Título: No RS, seca esvazia zona rural em 4 anos
Autor: Elder Ogliari
Fonte: O Estado de São Paulo, 16/01/2005, Nacional, p. A10

Nas pequenas propriedades rurais do Alto Uruguai, região montanhosa do norte do Rio Grande do Sul, às margens do lago da represa de Itá, os agricultores contabilizam os prejuízos da terceira estiagem em quatro anos e não escondem o desânimo. Em muitas casas, a constatação de que não haverá colheita de milho e feijão é o início de um ritual de despedida. "Essa seqüência de perdas acelera o êxodo rural", diz o coordenador de Políticas Agrícolas do Sindicato Unificado dos Trabalhadores na Agricultura Familiar (Sutraf), Ari Pertuzatti. Não é difícil confirmar a constatação. Às voltas com o armazenamento do que sobrou das folhas e espigas de milho ou com a busca de água para os animais nos filetes que ainda escorrem nos arroios, os agricultores admitem deixar a atividade. "Já fui procurar emprego em Erechim", revela Elói Backes, enquanto espera o resultado dos testes que fez numa agroindústria. Nas contas, os 200 sacos que milho que ainda vai colher - esperava 700 - pagam apenas R$ 3,2 mil dos R$ 5 mil gastos na lavoura.

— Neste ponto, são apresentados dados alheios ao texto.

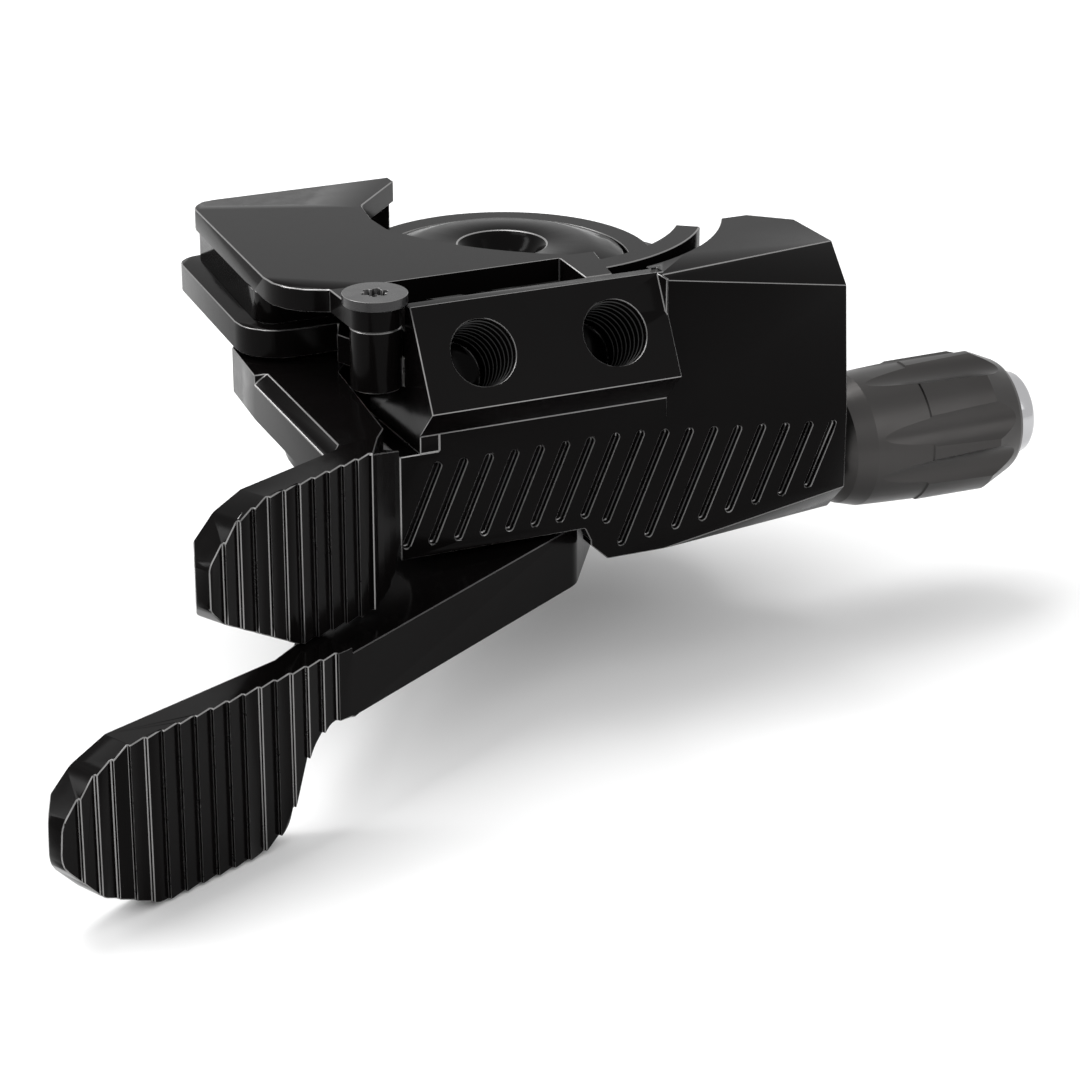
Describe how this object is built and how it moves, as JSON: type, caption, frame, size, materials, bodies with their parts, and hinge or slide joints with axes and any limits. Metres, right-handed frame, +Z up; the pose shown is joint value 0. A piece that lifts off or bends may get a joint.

"Parece que o diabo está enterrado aqui", reclama Backes, dizendo que as nuvens passam pelo local onde mora, a linha 1.º de Junho, e só vai chover na barragem de Itá. Se conseguir a vaga, ele deixará a agricultura, assim como os seus irmãos Silvio e José, que trocaram a enxada pela farda da Brigada Militar e hoje patrulham ruas de municípios da região.

Numa comunidade rural próxima do centro de Barra do Rio Azul, emancipado de Aratiba em 1992, Jair e Nairdes Girelli andam com o coração apertado. E não é só por causa da perda da lavoura de verão. O plano de reformar a casa foi adiado e também o de comprar mais um pedaço de terra para manter o filho Fábio por perto. Amanhã, o jovem de 23 anos vai para Erechim carregando a esperança de conseguir um emprego numa indústria metal-mecânica.

"Se a safra fosse boa, teríamos ampliado a atividade e ele ficaria", comenta Jair, desanimado com a perspectiva de salvar apenas 7 toneladas de uma lavoura projetada para render 30 toneladas de milho. Aos 50 anos, o agricultor acha que não está mais em idade de buscar outro trabalho. Só por isso não toma o mesmo rumo. "Se é para melhorar de vida, é melhor que ele vá", conforma-se Nairdes, sem esconder as lágrimas.

A filha do casal, Graciele, vive em Porto Alegre há três anos, trabalha num supermercado, mas não conseguiu dinheiro para ingressar na faculdade. Quer ser veterinária.

ESTATÍSTICAS

Na casa de Leida Prior, vizinha dos Girellis, a despedida ocorreu domingo passado. O filho Diego foi trabalhar num aviário na região metropolitana de Porto Alegre. As estatísticas do IBGE mostram que o êxodo não é fenômeno recente. Aratiba tinha 11.808 habitantes em 1980. No fim de 2004, eram 6.692.

Deve-se considerar que a emancipação de Barra do Rio Azul e a mudança de agricultores que tiveram as terras alagadas pela hidrelétrica de Itá, assim como a pequena rentabilidade da agricultura local. "Mas a estiagem também conta", diz o coordenador do Sutraf em Aratiba, Benjamim Antonietti.

"Só depois da seca do ano passado, dez famílias da Liso, Santa Cecília e Rio Antas foram para o Vale do Sinos (região industrial, produtora de sapatos", conta Fernando Fornazieri, que perdeu 80% das lavouras de milho e feijão.

"Às vezes dá vontade de chutar o pau da barraca e ir para a cidade", confessa Édio Luis Mohr, de 28 anos, que, com o irmão Éder, de 22 anos, ficou na casa dos pais, na linha 1.º de Junho. "Mas, se vem uma chuva, a gente reanima e começa tudo de novo."

Aos 49 anos, Eduardo Rogoski pode resumir as transformações que o Alto Uruguai sofreu nos últimos anos. Ele cedeu 3 dos 20 hectares que tinha para a hidrelétrica de Itá. Também viu comunidades inteiras serem engolidas pelo lago e dezenas de vizinhos partindo. O filho único Mércio Adilson, de 25 anos, preferiu trabalhar de pedreiro em Chapecó (SC) e nem sabe do drama que os pais estão vivendo.